Back that ass up, bitch.
Suck my dick.

Then there’s glocks, shining in the club, odes to strippers, the word nigga, and of course, female and gay bashing. I’ll likely cool off on the last two. I don’t want to be your typical misogynist and homophobe. I want to be an innovator: I want to hate everyone.

So far I have these working titles:

Bitch Drive”
“Crank That Paycheck”
“Hoebitch”
“Hotsauce”
“Pump My Gas”
“AIM Bitches”
“Kick That Hoe in The Throat”
“Seasoned Like Lawry’s”
“Pregaming”
“Pass The ‘Tussin”
“E-Beef”
“Trick Named Sallie”

FYI: “Hotsauce” is a dance. Don’t worry, I’ll explain everything on YouTube in due time. Just to give ya’ll of a little taste, you can expect to hear clever lines like, “I pops like chicken grease, fuck with me I’m pulling out my piece” throughout the album.

And for anyone thinking, don’t quit your day job, there’s a bonus track: “I Quit My Day Job, Bitch (Dedicated to the Haters).” I’m sure there a few (hundred) doubters thinking I must have too much time on my hands. Wrong. I have too many bills on my hands. All I need are two songs to end up on everyone’s Nokia and Motorola so I can pay off my student loans. Now if you’re down for the cause, I’m looking for a hype man and a few bowlegged dancers.

Comments

  1. i stan for cynics says:

    one tip: you can not act like you have a college education. one, b/c it disqualifies you from choosing a leader, ie the previous post. but most importantly, as souljah boy showed you: people respond to folks who talk like they’ve never been to an english class. whatever you do, don’t enunciate your words!

  2. Anonymous says:

    I literally laughed out loud at this post. The latter approach will get you record sales but you will have to do more than burn your degree. You may need someone on the inside to get rid of your records at HU.
    There is a way to may the Reynolds look more believeable .lol
    ~G

  3. iilrica says:

    nice grill. i dont like souljah boy, but i have to admit i learned the dance. its catchy. sometimes people dont want to think, especially kids these days. so u have to an extremely catchy beat and not say anything educational/political. michael u will then have yourself a winner. good luck. i’ll be your manager :)

  4. Anonymous says:

    I’ll help you if you cut me in on 90% of the profits. I got another song title for you too: Bougie. I’m sure the lyrics will come easily. ;-)

  5. shurgood says:

    I’d be first in line to buy your album. ;)

  6. clove says:

    dude, hilarious! i know im downloading “AIM Bitches” lol. all you need is a chopped and screwed hook and you’re set. and when you get a label deal holla at me for some coverage!…i love “I’m me” lol

    btw my first rap song is gonna be called “Boyeee”…and the hook is just “yea, boyeee” over and over (when in doubt, just make weird sounds) when it hits it’s gonna be ri. di. cu. lous

  7. Brittany says:

    Make it blink … make it bllllllank!!!

  8. the joy says:

    Do the sinick! *poses with a puzzled look*

    Loves it!

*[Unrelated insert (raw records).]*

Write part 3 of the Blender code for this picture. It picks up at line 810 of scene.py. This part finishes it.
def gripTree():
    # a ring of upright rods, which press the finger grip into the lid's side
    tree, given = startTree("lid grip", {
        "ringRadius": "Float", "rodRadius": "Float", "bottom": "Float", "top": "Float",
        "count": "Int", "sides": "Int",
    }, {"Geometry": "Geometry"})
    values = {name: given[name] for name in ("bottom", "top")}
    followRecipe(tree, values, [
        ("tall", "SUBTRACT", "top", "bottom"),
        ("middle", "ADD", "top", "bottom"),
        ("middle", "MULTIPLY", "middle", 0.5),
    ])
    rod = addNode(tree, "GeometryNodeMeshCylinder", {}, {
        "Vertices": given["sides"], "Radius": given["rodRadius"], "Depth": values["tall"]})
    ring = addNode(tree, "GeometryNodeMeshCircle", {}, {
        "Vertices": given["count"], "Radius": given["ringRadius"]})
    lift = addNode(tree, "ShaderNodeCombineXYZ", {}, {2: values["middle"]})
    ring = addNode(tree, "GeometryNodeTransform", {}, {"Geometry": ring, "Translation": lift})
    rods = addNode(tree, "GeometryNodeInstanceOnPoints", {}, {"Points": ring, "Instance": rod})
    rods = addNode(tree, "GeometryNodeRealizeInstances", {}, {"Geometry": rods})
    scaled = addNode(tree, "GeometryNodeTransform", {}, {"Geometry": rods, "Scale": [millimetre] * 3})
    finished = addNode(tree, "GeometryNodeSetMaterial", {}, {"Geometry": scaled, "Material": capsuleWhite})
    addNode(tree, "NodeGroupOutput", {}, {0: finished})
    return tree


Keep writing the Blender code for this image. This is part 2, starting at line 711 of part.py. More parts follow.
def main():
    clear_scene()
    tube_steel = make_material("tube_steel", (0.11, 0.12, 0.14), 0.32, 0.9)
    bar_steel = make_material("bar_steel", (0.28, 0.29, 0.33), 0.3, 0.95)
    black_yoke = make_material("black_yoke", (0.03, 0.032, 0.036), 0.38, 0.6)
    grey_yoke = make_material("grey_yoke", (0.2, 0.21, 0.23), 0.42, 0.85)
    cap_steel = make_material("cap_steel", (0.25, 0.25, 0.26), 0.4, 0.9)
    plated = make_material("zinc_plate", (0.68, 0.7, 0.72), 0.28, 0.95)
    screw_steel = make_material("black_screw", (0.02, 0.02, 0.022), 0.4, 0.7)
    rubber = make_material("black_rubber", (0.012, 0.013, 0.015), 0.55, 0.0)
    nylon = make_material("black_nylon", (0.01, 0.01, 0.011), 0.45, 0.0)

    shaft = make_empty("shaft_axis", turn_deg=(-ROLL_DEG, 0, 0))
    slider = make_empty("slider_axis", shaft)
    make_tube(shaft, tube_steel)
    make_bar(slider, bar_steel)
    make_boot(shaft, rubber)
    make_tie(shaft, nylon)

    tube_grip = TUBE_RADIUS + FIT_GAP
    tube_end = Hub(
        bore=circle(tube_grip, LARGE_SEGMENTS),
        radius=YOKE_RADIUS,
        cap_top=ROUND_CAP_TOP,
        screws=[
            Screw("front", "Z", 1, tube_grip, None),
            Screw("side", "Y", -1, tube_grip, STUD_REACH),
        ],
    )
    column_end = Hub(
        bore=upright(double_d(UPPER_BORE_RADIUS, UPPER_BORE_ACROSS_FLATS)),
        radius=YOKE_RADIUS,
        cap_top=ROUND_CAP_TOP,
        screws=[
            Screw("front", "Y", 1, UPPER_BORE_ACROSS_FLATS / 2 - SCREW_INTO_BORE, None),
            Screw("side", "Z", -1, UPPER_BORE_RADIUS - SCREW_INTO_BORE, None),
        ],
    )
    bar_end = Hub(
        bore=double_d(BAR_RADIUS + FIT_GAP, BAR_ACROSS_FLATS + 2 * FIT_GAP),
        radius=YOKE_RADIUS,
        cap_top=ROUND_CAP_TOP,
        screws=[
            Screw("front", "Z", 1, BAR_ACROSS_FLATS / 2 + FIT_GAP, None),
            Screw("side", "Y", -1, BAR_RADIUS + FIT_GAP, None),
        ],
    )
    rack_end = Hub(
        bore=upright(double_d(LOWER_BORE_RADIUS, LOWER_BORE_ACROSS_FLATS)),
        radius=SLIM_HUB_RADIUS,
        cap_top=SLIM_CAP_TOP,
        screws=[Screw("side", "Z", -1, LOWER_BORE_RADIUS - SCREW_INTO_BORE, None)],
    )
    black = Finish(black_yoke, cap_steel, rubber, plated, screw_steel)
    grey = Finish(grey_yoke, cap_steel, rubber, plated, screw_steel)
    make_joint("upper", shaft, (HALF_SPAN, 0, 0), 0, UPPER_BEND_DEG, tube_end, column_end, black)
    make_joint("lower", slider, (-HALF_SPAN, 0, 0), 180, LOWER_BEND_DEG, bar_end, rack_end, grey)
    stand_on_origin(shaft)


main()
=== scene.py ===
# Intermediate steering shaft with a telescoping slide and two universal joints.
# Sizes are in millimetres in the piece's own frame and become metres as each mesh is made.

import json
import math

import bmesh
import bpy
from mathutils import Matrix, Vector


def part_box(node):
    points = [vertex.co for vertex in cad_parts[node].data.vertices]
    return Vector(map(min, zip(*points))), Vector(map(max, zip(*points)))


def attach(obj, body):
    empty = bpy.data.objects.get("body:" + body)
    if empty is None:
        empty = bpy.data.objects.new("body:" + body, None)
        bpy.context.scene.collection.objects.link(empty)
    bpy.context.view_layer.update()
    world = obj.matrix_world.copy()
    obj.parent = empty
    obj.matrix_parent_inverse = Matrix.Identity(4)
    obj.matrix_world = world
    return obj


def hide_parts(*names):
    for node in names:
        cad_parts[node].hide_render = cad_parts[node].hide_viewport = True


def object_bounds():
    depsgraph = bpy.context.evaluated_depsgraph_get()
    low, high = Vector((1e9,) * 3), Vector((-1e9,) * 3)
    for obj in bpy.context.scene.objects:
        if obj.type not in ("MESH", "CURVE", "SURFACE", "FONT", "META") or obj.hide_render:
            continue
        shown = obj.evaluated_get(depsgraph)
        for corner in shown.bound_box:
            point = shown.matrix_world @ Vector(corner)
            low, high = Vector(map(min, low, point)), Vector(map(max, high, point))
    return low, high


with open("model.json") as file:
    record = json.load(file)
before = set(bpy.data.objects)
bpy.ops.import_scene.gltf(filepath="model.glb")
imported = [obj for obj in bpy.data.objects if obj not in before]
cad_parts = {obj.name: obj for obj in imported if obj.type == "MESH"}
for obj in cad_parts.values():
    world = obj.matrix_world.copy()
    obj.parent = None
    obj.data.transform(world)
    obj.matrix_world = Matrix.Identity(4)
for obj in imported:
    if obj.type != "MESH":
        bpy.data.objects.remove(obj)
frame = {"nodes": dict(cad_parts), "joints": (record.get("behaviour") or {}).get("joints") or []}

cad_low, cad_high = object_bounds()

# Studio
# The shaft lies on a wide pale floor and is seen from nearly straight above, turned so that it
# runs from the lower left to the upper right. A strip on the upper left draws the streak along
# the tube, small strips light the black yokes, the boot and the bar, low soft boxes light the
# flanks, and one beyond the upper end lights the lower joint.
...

I know it ruins your anonymity to put pix up, but I always thought you were ugly. Think about that.

  9. Michael says:

    @ the anonymity comment: There’s a link to my Myspace page on the right side of the layout.

    As for you thinking I was a bugawolf, haha. I take it that’s because conventional wisdom dictates all critical people are bugawolves. LOL.

    And thanks to everyone that’s down for the cause. :)

  10. shani-o says:

    Mikey, I’d TOTALLY download your album.

    And yeah, Joy… he’s pretty hawt.

  11. Sweetieluvs20 says:

    LOL! You are so funny. It just might work if you get enough views on You Tube, say you are from Atlanta or Miami, have a catchy beat for your first single, and get Lil Wayne to flash his face across the screen and say “Cash Money, it’s Weezy F. Baby.” Next thing you know everybody is gonna start doin the Hotsauce and bam your the next platinum ringtone superstar!

  12. Elle says:

    “Kick that hoe in the throat” – you know all the girls are gonna be dancing to that one – LMFAO

    P.S You have got 5 kids by 5 different women haven’t you?…at least pretend you do, you gotta a reputation to keep. Lol

  13. iman says:

    at first i thought your list of songs was lyrics. but when i think of it, you shoud just use them as your lyrics. just read the list over a hot beat w/ ur vocoder. i’ll lace a couple tracks w/ some hooks if u want…

  14. sem says:

    i can make a guest appearance.

    i have a letter of rec from elle b.

    :)

    go get ‘em!

    (then, repent)

    :/

  15. Stacie von Kutieboots says:

    i want you on my booty music song, “Head Shoulders Knees and Hoes”

  16. Darby says:

    i’m done with you…

    because it hurts to laugh this hard.

  17. Anonymous says:

    OMG, this is you at your best – I just about died when you said ‘Trick Named Sallie’ as a working title. Always enjoyabl to read. \\ Elle\\

  18. I’m too busy dying to type. I think I lost it at Hotsauce.